I never truly understood this piece of folksy advice that Christ offers to his apostles after they ask him to increase their faith. Like you, I know I have asked for things “in faith” that never came to be; mulberry trees that never were uprooted. Relationships I prayed about still fell apart. Jobs I wanted didn’t work out. Death of a loved one still occurred. Tree after tree remained firmly planted, not even bending toward the ocean. Didn’t I have faith the size of a mustard seed? No doubt, we’ve all asked ourselves the same question. Why is God silent? What’s wrong with my prayer? Don’t I have faith?


I realize now, however, that in coming to understand this passage, I wasn’t getting the whole picture. Immediately before this moment, the Lord made it clear to his followers that forgiveness was vital – the one thing necessary – to loving God and our neighbor. It was the foundation of God’s covenantal love, and the very reason why he went to Calvary: to forgive us and show us how to forgive one another. Thus, when he tells his disciples that they can move mulberry trees, Jesus uses the image of a deeply-rooted, seemingly-unmovable shrub in order to remind us that in Him, forgiveness is possible – that trees of anger and fear that latch-on can be moved to the oceans of mercy that await.


The hate we hold onto is our mulberry tree, deeply rooted in our hearts. That hate comes in many forms these days – and it might be worth asking: where (and what) is that mulberry tree in your life right now? What won’t you let go off? Whom won’t you forgive?

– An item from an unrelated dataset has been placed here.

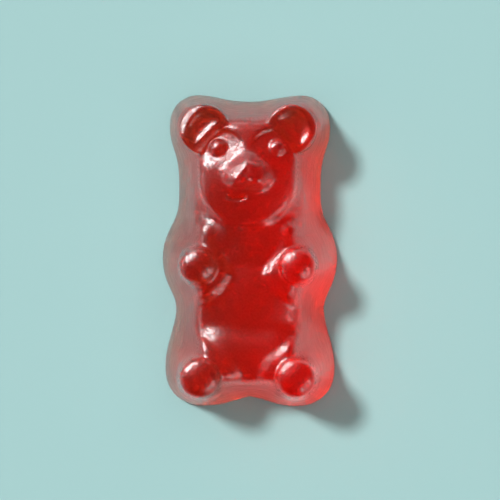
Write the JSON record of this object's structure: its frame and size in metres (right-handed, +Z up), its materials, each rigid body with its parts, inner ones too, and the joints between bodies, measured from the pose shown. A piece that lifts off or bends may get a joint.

Pray with that thought or that emotion and then take the advice of Christ: mustard seed your mulberry tree. The littlest of all seeds – the mustard seed – is one that grows beautifully to shade us from the heat of the noonday sun and safely shelter all the different birds of the sky. With patience and watering, the mustard seed will bloom in time and can do the difficult work of digging-up roots of hate.


Our task, then: Mustard seed your mulberry tree roots by praying daily for the one who hurt you, even if you don’t feel like it would make a difference.


Mustard seed your mulberry roots by finding ways to serve and love those who have been hurt or harmed by others.


Mustard seed your mulberry tree by repeating the very words of the One who went to the Cross to forgive me for my sins, and the sins of each one of us: “Father, forgive them. They know not what they do.”


That supreme act of sacrificial outpouring love from the Cross forever moved the mulberry tree, but the Lord leaves it to us to choose if we want to allow that same tree to be moved within us. Hate is a decision we make, often daily. What will you (and I) choose? Will we take Paul’s words to Timothy to heart: “Stir into flame the gift of God given to you, not of cowardice but of power and love and self-control?” Will we accept the fact that Jesus died so that we could be forgiven and offer that mercy in return?


That final piece of the Gospel advice from Jesus is also quite telling when you stop to pray with it. Yes, it is true that we are unprofitable servants. Everything we have comes from God. Everything.  Knowing this keeps us humble and open to faith and forgiveness as a gift.


Yet, I’m also thinking about what Jesus says in terms of that gift: what wealthy person invites his servants to sit and waits on them, instead of the other way around? Isn’t the servant the one who is supposed to wait on the master? To this, of course, we’d all say yes. That’s the way it’s supposed to work.


Except: the Master did invite us to sit at table as he washed the feet of his servants, showing them on the night of the Last Supper what true servant-leadership looks like. As He has done, so must we. And in so doing, that’s how faith grows and mulberry trees of hate are uprooted, all because Jesus showed us the way. 



As did a Christian gentleman on PBS named Mr. Rogers – planting mustard seeds in plastic wading pools.